Distribute materials to make rainbows, either with one or several methods. These methods separate light into its colours.
White light is a mixture of many colours. Other coloured lights are made up of a mixture of a subset of these colours. See the first photo to see how light colours mix to make new light colours.
Tip the disc towards the room lights, the sun, or shine a flashlight on them. When light hits the groves in the CD, they spread the light out into its component colours, which line up into a rainbow. See the second photo.
Cut glass or prisms:
A piece of cut glass or a prism in a box can be arranged so that a flashlight shining onto a cut edge of the glass separates the colours of the white light into the colours of the rainbow. See the third photo.

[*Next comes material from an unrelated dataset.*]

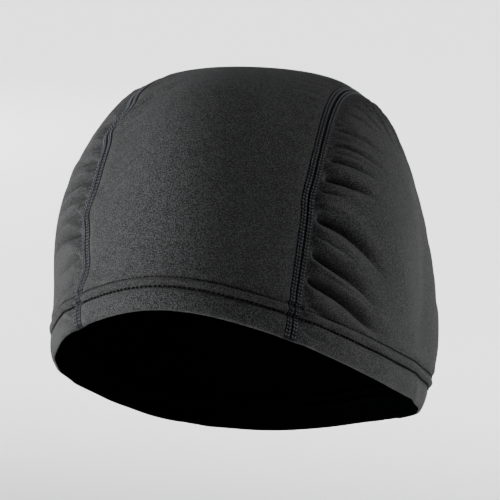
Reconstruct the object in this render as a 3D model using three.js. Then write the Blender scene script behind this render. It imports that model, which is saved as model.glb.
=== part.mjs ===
// A stretch cloth skull cap that is worn under a helmet, held in the form it takes on a head.
// A centre panel runs from the forehead to the nape between two flat seams, and a D shaped
// side panel, gathered along its seam, closes each side. All three end in one turned-up hem.
// Millimetres, +Z up. The front of the cap looks along -Y and the wearer's left is +X.
import * as THREE from 'three';
import { mergeVertices } from 'three/addons/utils/BufferGeometryUtils.js';

// The head form, measured from the middle of the line between the ears.
const earHalfWidth = 75.5;
const frontReach = 112.5;
const backReach = 90;
const crownRise = 121.5;

// The cloth and the hem.
const clothWall = 1.2;
const hemWall = 2.5;
const hemDepth = 15.7;
const hemRowGap = 4.7;
const hemSwell = 0.7;
const hemRiseFront = 51;
const hemDropBack = 33;
const hemBow = 33.5;
const hemTilt = 10;

// The centre panel and the flat seams beside it.
const centrePanelWidth = 88;
const panelShift = 1.8;
const ribbonWidth = 6.4;
const ribbonProud = 0.5;
const ribbonCrown = 0.3;
const seamGap = 0.3;

// The gathers of the side panels.
const foldDepth = 2.6;
const foldWidth = 3.6;
const foldReach = 80;
const foldStart = 3;
const seamPuff = 1.1;
const seamPuffAt = 7;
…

A hanging ornament (sometimes called a "rainbow catcher") of cut glass separates sunlight into its rainbow of colours.
Scratched plastic/diffraction gratings/rainbow glasses:
The scratched lines in the plastic of these materials separate light into its component colours.

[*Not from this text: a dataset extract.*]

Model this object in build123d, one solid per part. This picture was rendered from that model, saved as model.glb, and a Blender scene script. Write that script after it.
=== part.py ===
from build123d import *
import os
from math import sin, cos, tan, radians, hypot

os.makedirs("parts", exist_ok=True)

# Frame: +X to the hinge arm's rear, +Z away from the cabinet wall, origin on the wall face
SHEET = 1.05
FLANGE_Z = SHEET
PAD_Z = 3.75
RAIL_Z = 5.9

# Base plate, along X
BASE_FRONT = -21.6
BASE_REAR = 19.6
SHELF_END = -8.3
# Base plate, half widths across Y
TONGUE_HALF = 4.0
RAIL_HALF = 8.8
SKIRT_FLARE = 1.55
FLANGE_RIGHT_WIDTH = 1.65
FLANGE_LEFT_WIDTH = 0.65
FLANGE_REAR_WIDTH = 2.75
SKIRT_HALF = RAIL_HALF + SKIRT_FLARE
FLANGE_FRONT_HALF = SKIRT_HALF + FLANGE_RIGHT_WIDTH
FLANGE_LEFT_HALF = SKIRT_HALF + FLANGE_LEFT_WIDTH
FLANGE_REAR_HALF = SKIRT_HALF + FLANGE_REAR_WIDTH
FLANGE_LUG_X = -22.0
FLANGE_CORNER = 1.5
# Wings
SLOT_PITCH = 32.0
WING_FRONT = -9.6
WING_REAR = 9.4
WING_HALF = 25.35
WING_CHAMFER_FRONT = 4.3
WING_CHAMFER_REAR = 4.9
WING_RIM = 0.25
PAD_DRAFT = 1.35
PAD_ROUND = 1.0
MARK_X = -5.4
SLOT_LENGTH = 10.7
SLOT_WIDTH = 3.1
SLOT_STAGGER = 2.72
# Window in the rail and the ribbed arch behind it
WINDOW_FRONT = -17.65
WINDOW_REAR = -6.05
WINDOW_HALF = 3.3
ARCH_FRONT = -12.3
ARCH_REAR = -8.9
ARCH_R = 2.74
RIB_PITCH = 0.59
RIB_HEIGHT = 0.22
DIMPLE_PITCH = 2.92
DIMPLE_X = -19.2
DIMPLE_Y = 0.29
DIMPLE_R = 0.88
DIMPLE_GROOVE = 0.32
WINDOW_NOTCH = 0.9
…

White light separates into the spectrum of the rainbow. With objects or light sources that only emit some colours e.g. holiday lights or various coloured objects, they only emit a portion of the whole colour spectrum, so when their light is separated, a reduced range of colours are seen.
(Astronomy connection lesson plan on star spectra.)
Using marker pens, the scratched plastic can be used to find out the primary colours of light (cyan (a light blue), magenta (pinky red) and yellow:
Give students purple or dark blue, green and red markers. Ask them to make a blob of colour on white paper, then look at the blob to see what colours "bleed" out of the sides. They should find that cyan, magenta and yellow appear around many colours. This is because the scratched plastic is splitting up the light coming from the marker pen and splitting it into its component colours - these are the colours that make up light (cyan, magenta and yellow). Just like paint there are also secondary colours, which might be seen where primary colours overlap.
A thin layer of oil (e.g. on the road from a car) can also make a rainbow of colours when light from the sun hits it.
With older students, discussion can include how the colours are separated:
The edge of a glass prism, or cut glass, bends each of the wavelengths (colours) of light slightly differently, so that they are separated out. The bending of light is called refraction.
The colours in a CD or scratched plastic, in bubbles or an oil slick are formed by interference. When light is reflected from the grooves of the CD or the top and bottom surfaces of a bubble or oil, the light waves interact with each other. Interference of the waves enhances some wavelengths and cancels others in different places, resulting in a rainbow.